Au cours de l’audience en préfecture, les élèves, venus renforcer la délégation, ont été exemplaires. Avec courage et détermination, ils ont affiché leur soutien sans faille à Séfo et sa famille. Nous, les personnels du lycée et membres du RESF, avons retracé son histoire, celle d’un jeune courageux, déterminé à s’en sortir et qui aspire à vivre et étudier en France. Nous avons appris que le Préfet avait demandé à ses équipes de réexaminer le dossier, ce qui constitue une première victoire. Deux conditions ont été rajoutées à une possible régularisation, l’obtention du baccalauréat et la sortie du CADA.
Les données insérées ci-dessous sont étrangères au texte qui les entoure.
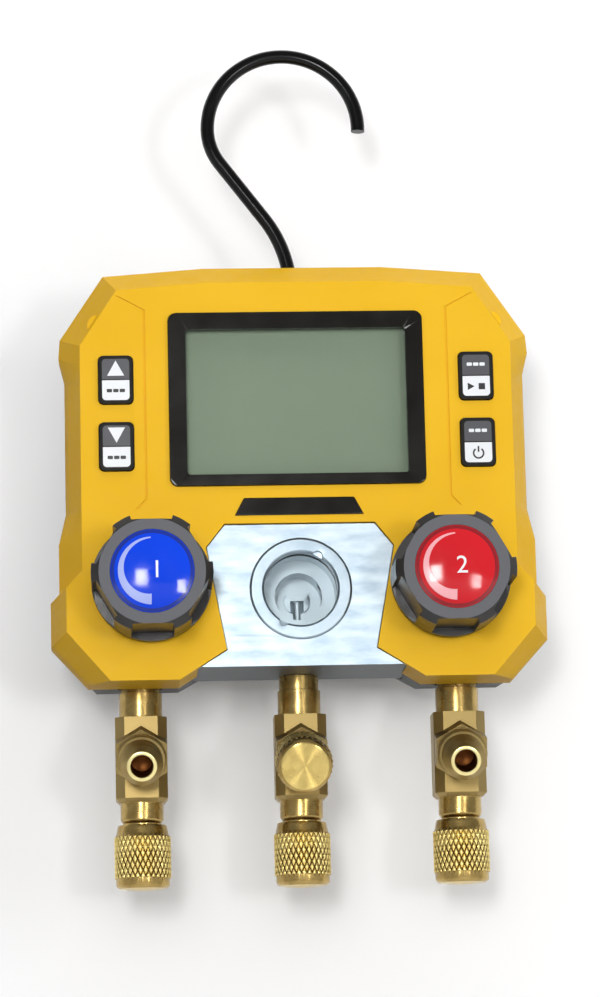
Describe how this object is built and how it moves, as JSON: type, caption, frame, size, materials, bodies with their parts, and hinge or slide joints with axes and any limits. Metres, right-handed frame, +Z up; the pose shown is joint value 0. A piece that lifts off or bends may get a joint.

Si la première ne devrait pas poser problème, la deuxième demandera encore des efforts supplémentaires tant la quête d’un logement n’est pas chose facile sans papiers…
Séfo a fait le choix de ne pas se cacher, la mobilisation de tous a permis de réelles avancées. Tout cela doit servir d’exemple à tous ces jeunes sans papiers, souvent exclus, habitants de quartiers difficiles, pour qui le quotidien est synonyme de peur et d’angoisse. Cela doit aussi nous renforcer dans notre volonté et notre détermination à ne pas laisser faire et à se mobiliser au côté de ces jeunes et de leurs familles.
L’affaire n’est pas pliée mais on peut quand même se montrer optimiste. A l’approche des vacances d’été, ne relâchons pas nos efforts et restons vigilants jusqu’au terme de ces trois années de lutte.